Basically every way in which different individuals refer to the human being within the womb is wrapped divisive. “Unborn child” is technically correct as a human being has been created through the reproductive process. But the word “child” imbues more warmth and connection than some other terminology, which upsets people who believe the being has not yet become a person with a right to life.
Alternatively, abortion rights advocates sometimes refer to the entity as an embryo, or more often as a fetus, which is scientifically correct for the stage of the being’s life cycle when abortion occurs. But opponents argue that the use of that language is designed to disconnect from the humanity of the unborn and describe it in cold, clinical terms.
Terminating a pregnancy
One phrase I have often seen is that abortion is a termination of a pregnancy. But that is sidestepping what is actually happening in abortion. If this were the correct definition, then birth would also be considered an abortion, as it terminates the pregnancy as well.

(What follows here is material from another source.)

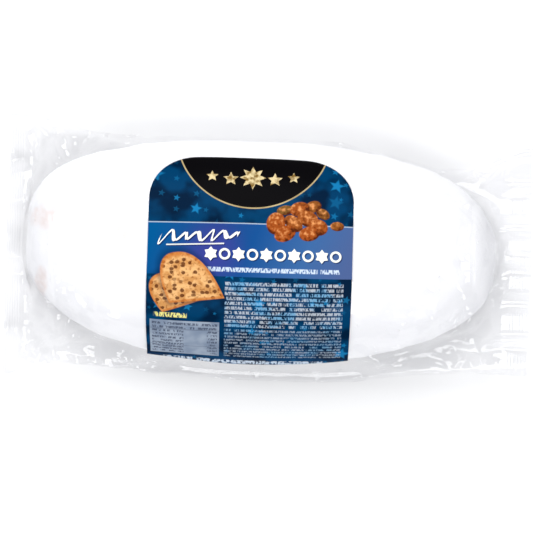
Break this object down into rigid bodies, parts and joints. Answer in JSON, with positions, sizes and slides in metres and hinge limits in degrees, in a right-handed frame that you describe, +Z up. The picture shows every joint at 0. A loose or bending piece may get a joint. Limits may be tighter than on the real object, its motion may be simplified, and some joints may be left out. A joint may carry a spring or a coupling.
{
  "type": "stollen",
  "caption": "Sugar-dusted stollen loaf in a sealed clear film pack, with crimped wavy ends and a blue label wrapped over the top.",
  "frame": {"origin": "centre of the pack's underside, on the surface it lies on", "axes": "+X along the loaf from the left fin to the right fin, +Y from the label's front edge to its back edge, +Z up through the label"},
  "size_m": [0.249, 0.1246, 0.0534],
  "materials": {
    "film_pack": "clear glossy film over white icing sugar",
    "label": "smooth printed label, semi-gloss, dark blue"
  },
  "bodies": {
    "root": {"film_pack": "film_pack", "label": "label"}
  },
  "joints": []
}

Regardless of a person’s view on the personhood of a fetus, the act of abortion is inarguably the termination of that being’s life, thereby ending the pregnancy. Describing abortion as “terminating the pregnancy” pivots from what the action is directly terminating and shifts the focus to what it is indirectly terminating.
Proponents of abortion choice emphasize that abortion is a fairly routine and safe healthcare procedure. Everyone wants access to healthcare and the freedom to make choices they believe are best for themselves with the guidance of doctors. So this emphasis communicates that abortion is not up for debate as a medical procedure.
But this again obscures the conversation about what the procedure is, and whether it should be allowed. If the fetus has a right to life, then the fact that the procedure takes place in a medical facility relates to the mother’s health does not necessarily factor into whether it is appropriate.
Abortion rights advocates have expressed concern about the term “abortionist” as it has gained a negative connotation. The term is not particularly inaccurate, as we call physicians specialized in optometry as optometrists, gynecology as gynecologists, cardiac issues as cardiologists, etc. It is true, however, that the term has picked up something of a negative connotation, The issue is what to replace the term with— abortion physician seems acceptable, although it could be perceived to add legitimacy to the practice.
There are many real issues at hand in the abortion discussion that are not simple. These are the conversations we have to have in order to make a truly informed decision on how to correctly create policy while simultaneously addressing the many tangential issues that intersect with abortion.
But we can get nowhere if we continue to fall back on unfair language instead of meeting on neutral ground. The language may be good for politics, but it is devastating to the actual arguments.